The case arose when a Ghanaian national, Selina Affum, on 22 March 2013, was intercepted by the French police at the point of entry to the Channel Tunnel when she was on a bus from Ghent (Belgium) to London (UK).
After presenting a Belgian passport with the name and photograph of another person, and lacking any other identity or travel document in her name, she was initially placed in police custody on the ground of illegal entry into French territory. The French authorities then requested Belgium to readmit her into its territory.
Ms Affum disputed that it was lawful to place her in police custody and the French judiciary referred the matter to the European Court of Justice to ask whether, in the light of the European Return Directive, illegal entry of a national of a non-EU country into national territory may be punished by a sentence of imprisonment.

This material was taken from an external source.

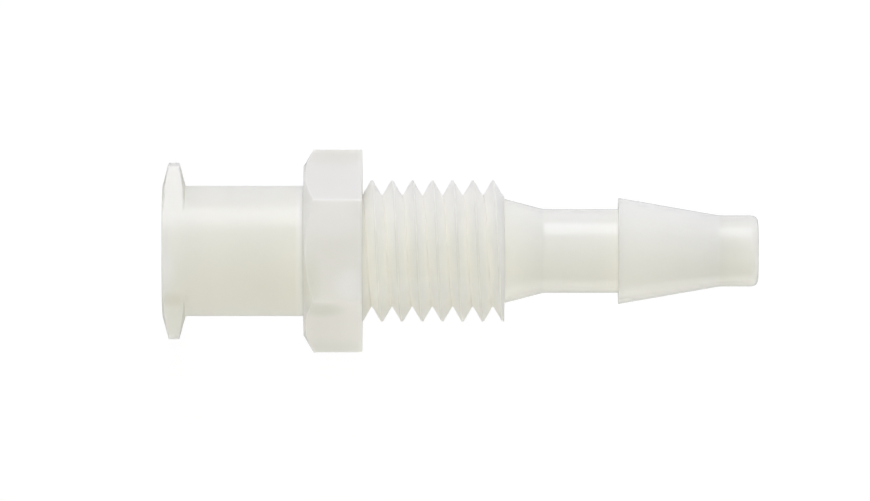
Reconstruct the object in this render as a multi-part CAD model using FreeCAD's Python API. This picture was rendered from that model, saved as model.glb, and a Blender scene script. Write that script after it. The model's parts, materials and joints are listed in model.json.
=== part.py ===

The European Return Directive states that, if a migrant is found to be staying illegally, a "return decision" has to be adopted. That decision triggers, in principle, a period for voluntary return, followed, if necessary, by forced removal measures. If voluntary departure does not take place, the directive requires the Member States to carry out forced removal using the least coercive measures possible.
The European Court of Justice ruled that — if a was person found illegally staying in an EU state within the Schengen area and imprisoned — it would delay the return process, under the directive, thus rendering it ineffective.
The International Organization of Migration (IOM), welcomed the ruling. Spokesman Leonard Doyle said:
"The ruling is important in that it sends a clear signal that the use of detention should be used less and, as stated, as a last resort."